At the 62nd National Film Awards, Jigarthanda won the Best Supporting Actor (Simha) and Best Editor (Vivek Harshan) awards. Simha also won the Filmfare Award for Best Supporting Actor – Tamil, the film's only nomination at the 62nd Filmfare Awards South. At the 4th South Indian International Movie Awards, it received 7 nominations in the Tamil branch: Best Film, Best Director (Karthik), Best Actor (Siddharth), Best Actress (Menon), Best Supporting Actor and Best Actor in a Negative Role (both Simha), and Best Cinematographer (Gavemic U. Ary); the sole winner was Simha for Best Supporting Actor. He also won the Tamil Nadu State Film Award Special Prize for Best Actor.

== Remakes ==
Jigarthanda was remade in Kannada under the same title in 2016. Despite the release of a dubbed Telugu version in 2016, it was remade in the same language as Gaddalakonda Ganesh (2019).
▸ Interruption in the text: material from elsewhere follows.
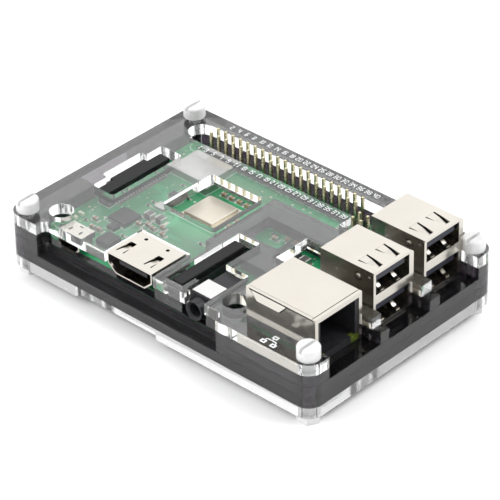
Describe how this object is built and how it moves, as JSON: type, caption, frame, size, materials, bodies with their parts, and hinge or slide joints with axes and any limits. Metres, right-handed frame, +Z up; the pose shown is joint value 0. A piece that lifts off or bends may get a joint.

The film was also remade Hindi as Bachchhan Paandey (2022).

== Legacy ==
Prior to the release, Forbes India ranked the film on the fifth spot in its 5 Indian Films to see in India 2014 list, published on 31 December 2013. In 2019, Film Companion ranked Simha's performance on the 100 Greatest Performances of the Decade. The same year, Bakshi Singh of Film Companion ranked the film's posters on #2 in the Top 10 Indian Movie Posters of the Decade.